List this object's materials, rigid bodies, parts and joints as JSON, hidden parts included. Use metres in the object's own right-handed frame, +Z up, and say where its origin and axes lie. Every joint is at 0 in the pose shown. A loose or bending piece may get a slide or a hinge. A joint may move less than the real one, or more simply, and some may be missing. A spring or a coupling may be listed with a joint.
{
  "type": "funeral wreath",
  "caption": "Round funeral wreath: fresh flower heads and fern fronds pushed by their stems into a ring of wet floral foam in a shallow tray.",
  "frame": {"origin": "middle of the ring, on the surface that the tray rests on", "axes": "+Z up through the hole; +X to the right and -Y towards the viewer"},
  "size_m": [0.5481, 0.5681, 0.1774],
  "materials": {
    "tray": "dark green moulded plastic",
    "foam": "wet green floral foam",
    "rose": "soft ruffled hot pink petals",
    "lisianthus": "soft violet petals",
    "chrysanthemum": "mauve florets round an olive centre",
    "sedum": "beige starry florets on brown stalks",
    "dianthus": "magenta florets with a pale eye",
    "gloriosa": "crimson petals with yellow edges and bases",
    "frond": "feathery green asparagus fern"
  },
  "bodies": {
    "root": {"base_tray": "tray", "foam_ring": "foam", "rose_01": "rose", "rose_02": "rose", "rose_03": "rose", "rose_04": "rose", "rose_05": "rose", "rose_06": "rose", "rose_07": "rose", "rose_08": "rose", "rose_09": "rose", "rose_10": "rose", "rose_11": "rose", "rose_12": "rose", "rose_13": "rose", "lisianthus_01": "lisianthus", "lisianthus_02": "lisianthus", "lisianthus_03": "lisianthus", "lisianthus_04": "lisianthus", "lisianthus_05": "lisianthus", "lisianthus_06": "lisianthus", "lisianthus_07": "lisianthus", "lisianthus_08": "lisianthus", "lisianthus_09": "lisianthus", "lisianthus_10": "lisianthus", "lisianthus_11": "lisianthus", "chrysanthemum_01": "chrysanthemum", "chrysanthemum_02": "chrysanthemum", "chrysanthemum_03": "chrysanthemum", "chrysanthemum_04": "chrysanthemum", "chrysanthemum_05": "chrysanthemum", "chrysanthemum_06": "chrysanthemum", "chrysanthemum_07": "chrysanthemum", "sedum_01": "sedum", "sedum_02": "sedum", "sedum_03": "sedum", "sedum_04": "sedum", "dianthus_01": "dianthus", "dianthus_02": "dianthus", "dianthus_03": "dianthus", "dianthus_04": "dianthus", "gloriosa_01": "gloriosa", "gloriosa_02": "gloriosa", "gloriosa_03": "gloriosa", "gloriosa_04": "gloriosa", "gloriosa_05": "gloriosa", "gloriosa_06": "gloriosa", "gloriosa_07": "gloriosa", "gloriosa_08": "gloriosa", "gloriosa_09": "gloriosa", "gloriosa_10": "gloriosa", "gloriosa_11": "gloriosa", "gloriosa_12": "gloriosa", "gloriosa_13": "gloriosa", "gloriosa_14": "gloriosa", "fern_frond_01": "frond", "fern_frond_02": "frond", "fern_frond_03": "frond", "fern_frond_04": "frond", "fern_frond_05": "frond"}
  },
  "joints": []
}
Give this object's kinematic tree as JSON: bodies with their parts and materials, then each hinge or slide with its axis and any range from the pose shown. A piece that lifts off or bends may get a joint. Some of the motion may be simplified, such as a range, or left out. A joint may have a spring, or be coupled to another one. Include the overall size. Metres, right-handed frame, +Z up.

····················

▸ **Work to complete**:
Make a verbatim copy of every entry shown above.

▸ **Finished task**:
List this object's materials, rigid bodies, parts and joints as JSON, hidden parts included. Use metres in the object's own right-handed frame, +Z up, and say where its origin and axes lie. Every joint is at 0 in the pose shown. A loose or bending piece may get a slide or a hinge. A joint may move less than the real one, or more simply, and some may be missing. A spring or a coupling may be listed with a joint.
{
  "type": "funeral wreath",
  "caption": "Round funeral wreath: fresh flower heads and fern fronds pushed by their stems into a ring of wet floral foam in a shallow tray.",
  "frame": {"origin": "middle of the ring, on the surface that the tray rests on", "axes": "+Z up through the hole; +X to the right and -Y towards the viewer"},
  "size_m": [0.5481, 0.5681, 0.1774],
  "materials": {
    "tray": "dark green moulded plastic",
    "foam": "wet green floral foam",
    "rose": "soft ruffled hot pink petals",
    "lisianthus": "soft violet petals",
    "chrysanthemum": "mauve florets round an olive centre",
    "sedum": "beige starry florets on brown stalks",
    "dianthus": "magenta florets with a pale eye",
    "gloriosa": "crimson petals with yellow edges and bases",
    "frond": "feathery green asparagus fern"
  },
  "bodies": {
    "root": {"base_tray": "tray", "foam_ring": "foam", "rose_01": "rose", "rose_02": "rose", "rose_03": "rose", "rose_04": "rose", "rose_05": "rose", "rose_06": "rose", "rose_07": "rose", "rose_08": "rose", "rose_09": "rose", "rose_10": "rose", "rose_11": "rose", "rose_12": "rose", "rose_13": "rose", "lisianthus_01": "lisianthus", "lisianthus_02": "lisianthus", "lisianthus_03": "lisianthus", "lisianthus_04": "lisianthus", "lisianthus_05": "lisianthus", "lisianthus_06": "lisianthus", "lisianthus_07": "lisianthus", "lisianthus_08": "lisianthus", "lisianthus_09": "lisianthus", "lisianthus_10": "lisianthus", "lisianthus_11": "lisianthus", "chrysanthemum_01": "chrysanthemum", "chrysanthemum_02": "chrysanthemum", "chrysanthemum_03": "chrysanthemum", "chrysanthemum_04": "chrysanthemum", "chrysanthemum_05": "chrysanthemum", "chrysanthemum_06": "chrysanthemum", "chrysanthemum_07": "chrysanthemum", "sedum_01": "sedum", "sedum_02": "sedum", "sedum_03": "sedum", "sedum_04": "sedum", "dianthus_01": "dianthus", "dianthus_02": "dianthus", "dianthus_03": "dianthus", "dianthus_04": "dianthus", "gloriosa_01": "gloriosa", "gloriosa_02": "gloriosa", "gloriosa_03": "gloriosa", "gloriosa_04": "gloriosa", "gloriosa_05": "gloriosa", "gloriosa_06": "gloriosa", "gloriosa_07": "gloriosa", "gloriosa_08": "gloriosa", "gloriosa_09": "gloriosa", "gloriosa_10": "gloriosa", "gloriosa_11": "gloriosa", "gloriosa_12": "gloriosa", "gloriosa_13": "gloriosa", "gloriosa_14": "gloriosa", "fern_frond_01": "frond", "fern_frond_02": "frond", "fern_frond_03": "frond", "fern_frond_04": "frond", "fern_frond_05": "frond"}
  },
  "joints": []
}
Give this object's kinematic tree as JSON: bodies with their parts and materials, then each hinge or slide with its axis and any range from the pose shown. A piece that lifts off or bends may get a joint. Some of the motion may be simplified, such as a range, or left out. A joint may have a spring, or be coupled to another one. Include the overall size. Metres, right-handed frame, +Z up.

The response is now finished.